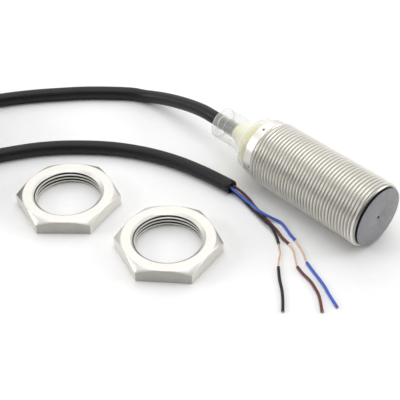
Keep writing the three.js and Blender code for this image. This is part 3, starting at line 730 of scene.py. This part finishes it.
# Straps round the coil's section: reach from the coil's centre inside and outside, and their section.
TIE_WIDTH, TIE_THICKNESS = 3 * MM, 0.6 * MM
TIE_INNER, TIE_OUTER = 14.1 * MM - TIE_THICKNESS, 31.65 * MM + TIE_THICKNESS
TIE_CORNER, TIE_EDGE = 1.6 * MM, 0.15 * MM
TIE_SLACK = 0.02 * MM

# The coil: layers of flat spiral turns, wound in and out in turn, with one rising turn between two
# layers. The last turn comes down outside the others. Angles are in degrees about the coil's centre.
COIL_HEADING = Vector((-0.480, -0.877, 0.0))
COIL_ACROSS = Vector((0.877, -0.480, 0.0))
COIL_START = -20
COIL_OUT = 25.8 * MM
COIL_LAST = 29.6 * MM
COIL_LAYERS = 4
COIL_SPIRAL = 763.75
COIL_RISE = 360
COIL_MOVE_OUT = 90
COIL_FALL = 330
COIL_STEP = 15
COIL_LIFT = 0.65 * MM
COIL_BULGE = 0.39


def coil_point(angle, radius, height):
    """A point of the coil."""
    turned = math.radians(angle)
    flat = COIL_HEADING * math.sin(turned) - COIL_ACROSS * math.cos(turned)
    centre = Vector((COIL_CENTRE.x, COIL_CENTRE.y, FLOOR + CABLE_DIAMETER / 2))
    return centre + flat * radius + Vector((0, 0, height))


def coil_route():
    """The points of the coiled cable, from where it reaches the coil to where it leaves it."""
    line, angle = [], COIL_START
    inner = COIL_OUT - CABLE_DIAMETER * COIL_SPIRAL / 360
    edges = (COIL_OUT, inner)
    for layer in range(COIL_LAYERS):
        start, end = edges if layer % 2 == 0 else edges[::-1]
        base = COIL_LIFT + layer * CABLE_DIAMETER
        for step in range(int(COIL_SPIRAL // COIL_STEP)):
            share = step * COIL_STEP / COIL_SPIRAL
            line.append(coil_point(angle + step * COIL_STEP, start + (end - start) * share, base))
        angle += COIL_SPIRAL
        if layer == COIL_LAYERS - 1:
            break
        side = -1 if end < start else 1
        for step in range(COIL_RISE // COIL_STEP):
            share = step * COIL_STEP / COIL_RISE
            bulge = side * COIL_BULGE * CABLE_DIAMETER * math.sin(math.pi * share)
            height = base + CABLE_DIAMETER * smoothstep(share)
            line.append(coil_point(angle + step * COIL_STEP, end + bulge, height))
        angle += COIL_RISE
    top = COIL_LIFT + (COIL_LAYERS - 1) * CABLE_DIAMETER
    outward = COIL_LAST - COIL_OUT
    for step in range(COIL_MOVE_OUT // COIL_STEP):
        share = smoothstep(step * COIL_STEP / COIL_MOVE_OUT)
        line.append(coil_point(angle + step * COIL_STEP, COIL_OUT + outward * share, top))
    angle += COIL_MOVE_OUT
    for step in range(COIL_FALL // COIL_STEP + 1):
        share = smoothstep(step * COIL_STEP / COIL_FALL)
        line.append(coil_point(angle + step * COIL_STEP, COIL_LAST, top * (1 - share)))
    return line


def cable_route():
    """The whole cable, from its end inside the clamp to the end that its wires leave."""
    inside = Vector((SHEATH_HIGH.x, 0, 0))
    out = Vector((COLLAR_END - 0.3 * MM, 0, 0))
    middle = inside.lerp(out, 0.5)
    knots = [inside, middle, out, *metres(CABLE_FROM_SENSOR), *coil_route(), *metres(CABLE_TO_WIRES)]
    return smooth_line(knots, 1.5 * MM)


def wire_route(name, *parts):
    """The points of one wire's parts, in metres."""
    points = [point for part in parts for point in WIRES[name][part]]
    return [Vector((x, y, WIRE_LIE + height)) * MM for x, y, height in points]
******
▸ WHAT YOU NEED TO DO:
Begin with the first line of the data above and, please, print each line exactly until you have printed the line containing "return centre +"; print nothing else.

▸ EXERCISE RESPONSE:
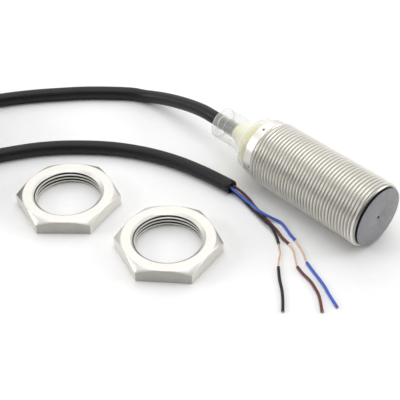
Keep writing the three.js and Blender code for this image. This is part 3, starting at line 730 of scene.py. This part finishes it.
# Straps round the coil's section: reach from the coil's centre inside and outside, and their section.
TIE_WIDTH, TIE_THICKNESS = 3 * MM, 0.6 * MM
TIE_INNER, TIE_OUTER = 14.1 * MM - TIE_THICKNESS, 31.65 * MM + TIE_THICKNESS
TIE_CORNER, TIE_EDGE = 1.6 * MM, 0.15 * MM
TIE_SLACK = 0.02 * MM

# The coil: layers of flat spiral turns, wound in and out in turn, with one rising turn between two
# layers. The last turn comes down outside the others. Angles are in degrees about the coil's centre.
COIL_HEADING = Vector((-0.480, -0.877, 0.0))
COIL_ACROSS = Vector((0.877, -0.480, 0.0))
COIL_START = -20
COIL_OUT = 25.8 * MM
COIL_LAST = 29.6 * MM
COIL_LAYERS = 4
COIL_SPIRAL = 763.75
COIL_RISE = 360
COIL_MOVE_OUT = 90
COIL_FALL = 330
COIL_STEP = 15
COIL_LIFT = 0.65 * MM
COIL_BULGE = 0.39


def coil_point(angle, radius, height):
    """A point of the coil."""
    turned = math.radians(angle)
    flat = COIL_HEADING * math.sin(turned) - COIL_ACROSS * math.cos(turned)
    centre = Vector((COIL_CENTRE.x, COIL_CENTRE.y, FLOOR + CABLE_DIAMETER / 2))
    return centre + flat * radius + Vector((0, 0, height))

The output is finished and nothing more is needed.